Go through the records and give each one again exactly.

◆ **Records that describe objects**
· · ·

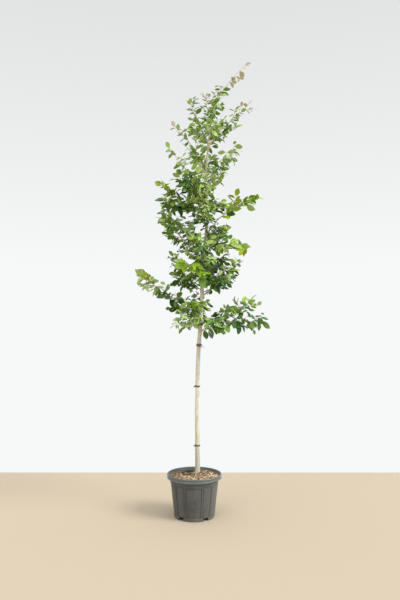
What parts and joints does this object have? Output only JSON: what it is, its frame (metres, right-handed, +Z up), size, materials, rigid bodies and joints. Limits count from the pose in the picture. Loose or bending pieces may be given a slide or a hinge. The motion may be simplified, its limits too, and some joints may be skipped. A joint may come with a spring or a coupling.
{
  "type": "persian ironwood tree in a nursery pot",
  "caption": "Young slim standard ironwood tree with a clear stem, a narrow open head of leafy boughs and a bent leading shoot, in a round rimmed nursery pot.",
  "frame": {"origin": "centre of the pot's flat underside, on the ground", "axes": "+Z up along the stem, +X to the right as seen from the front, +Y away from the front"},
  "size_m": [1.121, 0.8031, 3.7475],
  "materials": {
    "pot": "dark grey moulded plastic, matt, slightly dusty",
    "compost": "loose bark chips in browns, with a little moss",
    "bark": "smooth pale tan young bark with fine lenticels",
    "leaf": "broad green leaves, yellow-green and bronze on young shoots, slightly glossy",
    "band": "dark flexible binding, matt"
  },
  "bodies": {
    "root": {"band_high": "band", "band_low": "band", "band_middle": "band", "bough_arched_right": "bark", "bough_back_left": "bark", "bough_back_right": "bark", "bough_bright_left": "bark", "bough_curved_left": "bark", "bough_high_left": "bark", "bough_high_right": "bark", "bough_long_left": "bark", "bough_low_back": "bark", "bough_low_right": "bark", "bough_mid_back": "bark", "bough_mid_bright": "bark", "bough_mid_front": "bark", "bough_mid_right": "bark", "bough_top_left_arm": "bark", "bough_top_right_arm": "bark", "bough_upper_right": "bark", "compost": "compost", "foliage_arched_right": "leaf", "foliage_back_left": "leaf", "foliage_back_right": "leaf", "foliage_bright_left": "leaf", "foliage_curved_left": "leaf", "foliage_front_right": "leaf", "foliage_high_back": "leaf", "foliage_high_bend": "leaf", "foliage_high_front": "leaf", "foliage_high_left": "leaf", "foliage_high_right": "leaf", "foliage_leader": "leaf", "foliage_long_left": "leaf", "foliage_low_back": "leaf", "foliage_low_bright": "leaf", "foliage_low_front": "leaf", "foliage_low_left": "leaf", "foliage_low_right": "leaf", "foliage_mid_back": "leaf", "foliage_mid_bright": "leaf", "foliage_mid_front": "leaf", "foliage_mid_left": "leaf", "foliage_mid_right": "leaf", "foliage_short_right": "leaf", "foliage_sprig_right": "leaf", "foliage_top_back": "leaf", "foliage_top_front": "leaf", "foliage_top_left": "leaf", "foliage_top_left_arm": "leaf", "foliage_top_middle": "leaf", "foliage_top_right_arm": "leaf", "foliage_upper_back": "leaf", "foliage_upper_front": "leaf", "foliage_upper_left": "leaf", "foliage_upper_right": "leaf", "pot": "pot", "trunk": "bark"}
  },
  "joints": []
}
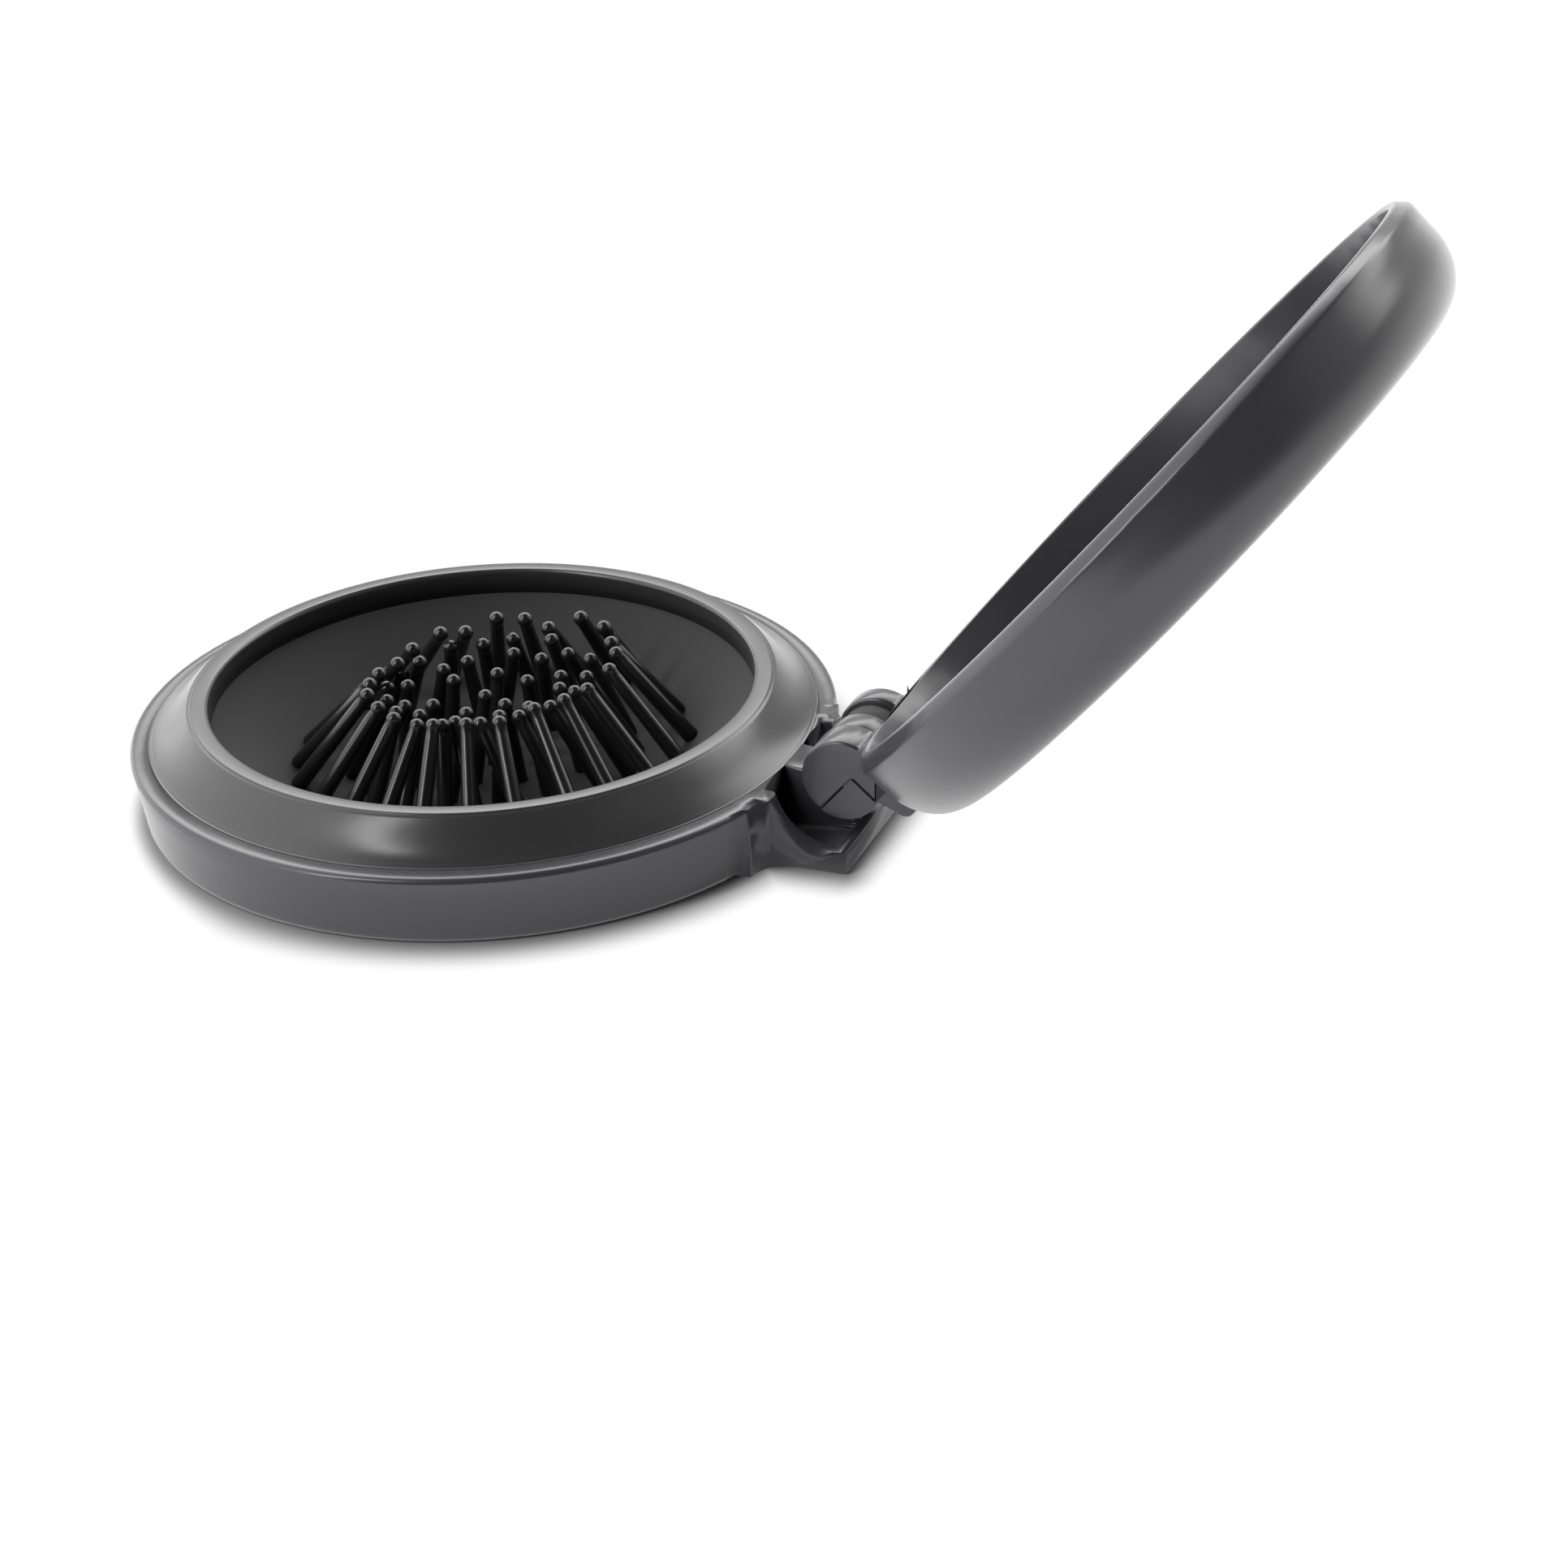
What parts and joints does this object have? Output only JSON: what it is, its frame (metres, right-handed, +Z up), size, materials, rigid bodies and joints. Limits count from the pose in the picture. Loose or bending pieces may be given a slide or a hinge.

· · ·

◆ **THE OUTPUT**
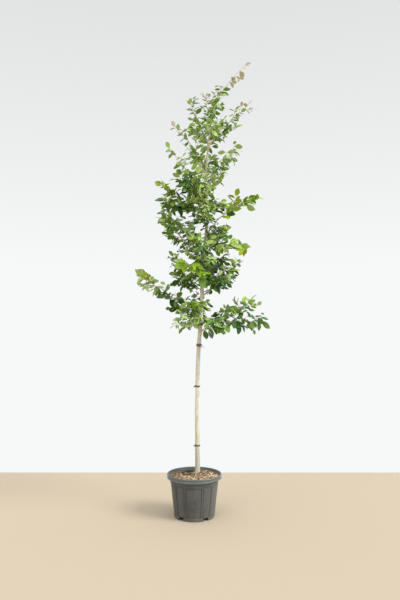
What parts and joints does this object have? Output only JSON: what it is, its frame (metres, right-handed, +Z up), size, materials, rigid bodies and joints. Limits count from the pose in the picture. Loose or bending pieces may be given a slide or a hinge. The motion may be simplified, its limits too, and some joints may be skipped. A joint may come with a spring or a coupling.
{
  "type": "persian ironwood tree in a nursery pot",
  "caption": "Young slim standard ironwood tree with a clear stem, a narrow open head of leafy boughs and a bent leading shoot, in a round rimmed nursery pot.",
  "frame": {"origin": "centre of the pot's flat underside, on the ground", "axes": "+Z up along the stem, +X to the right as seen from the front, +Y away from the front"},
  "size_m": [1.121, 0.8031, 3.7475],
  "materials": {
    "pot": "dark grey moulded plastic, matt, slightly dusty",
    "compost": "loose bark chips in browns, with a little moss",
    "bark": "smooth pale tan young bark with fine lenticels",
    "leaf": "broad green leaves, yellow-green and bronze on young shoots, slightly glossy",
    "band": "dark flexible binding, matt"
  },
  "bodies": {
    "root": {"band_high": "band", "band_low": "band", "band_middle": "band", "bough_arched_right": "bark", "bough_back_left": "bark", "bough_back_right": "bark", "bough_bright_left": "bark", "bough_curved_left": "bark", "bough_high_left": "bark", "bough_high_right": "bark", "bough_long_left": "bark", "bough_low_back": "bark", "bough_low_right": "bark", "bough_mid_back": "bark", "bough_mid_bright": "bark", "bough_mid_front": "bark", "bough_mid_right": "bark", "bough_top_left_arm": "bark", "bough_top_right_arm": "bark", "bough_upper_right": "bark", "compost": "compost", "foliage_arched_right": "leaf", "foliage_back_left": "leaf", "foliage_back_right": "leaf", "foliage_bright_left": "leaf", "foliage_curved_left": "leaf", "foliage_front_right": "leaf", "foliage_high_back": "leaf", "foliage_high_bend": "leaf", "foliage_high_front": "leaf", "foliage_high_left": "leaf", "foliage_high_right": "leaf", "foliage_leader": "leaf", "foliage_long_left": "leaf", "foliage_low_back": "leaf", "foliage_low_bright": "leaf", "foliage_low_front": "leaf", "foliage_low_left": "leaf", "foliage_low_right": "leaf", "foliage_mid_back": "leaf", "foliage_mid_bright": "leaf", "foliage_mid_front": "leaf", "foliage_mid_left": "leaf", "foliage_mid_right": "leaf", "foliage_short_right": "leaf", "foliage_sprig_right": "leaf", "foliage_top_back": "leaf", "foliage_top_front": "leaf", "foliage_top_left": "leaf", "foliage_top_left_arm": "leaf", "foliage_top_middle": "leaf", "foliage_top_right_arm": "leaf", "foliage_upper_back": "leaf", "foliage_upper_front": "leaf", "foliage_upper_left": "leaf", "foliage_upper_right": "leaf", "pot": "pot", "trunk": "bark"}
  },
  "joints": []
}
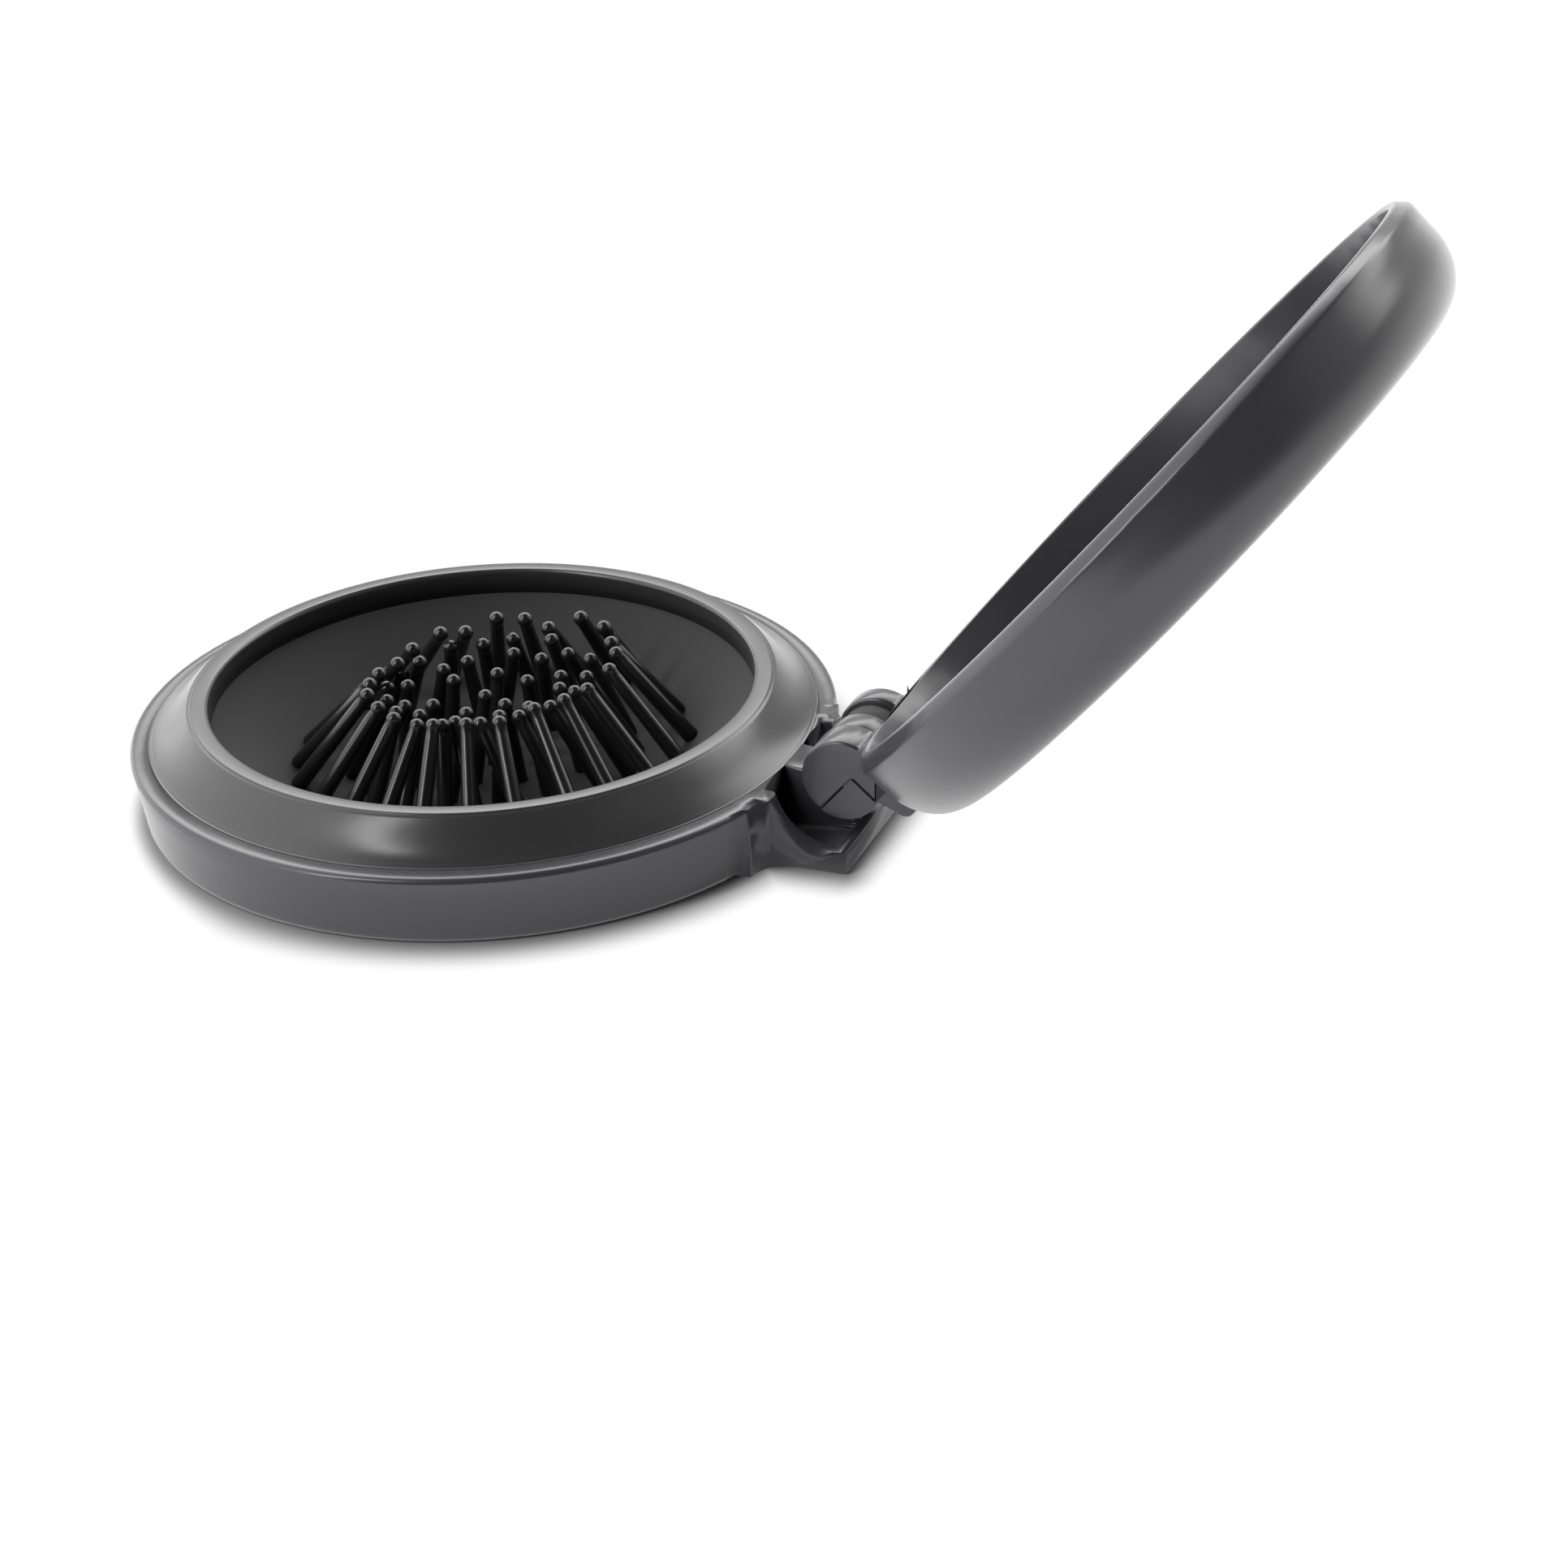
What parts and joints does this object have? Output only JSON: what it is, its frame (metres, right-handed, +Z up), size, materials, rigid bodies and joints. Limits count from the pose in the picture. Loose or bending pieces may be given a slide or a hinge.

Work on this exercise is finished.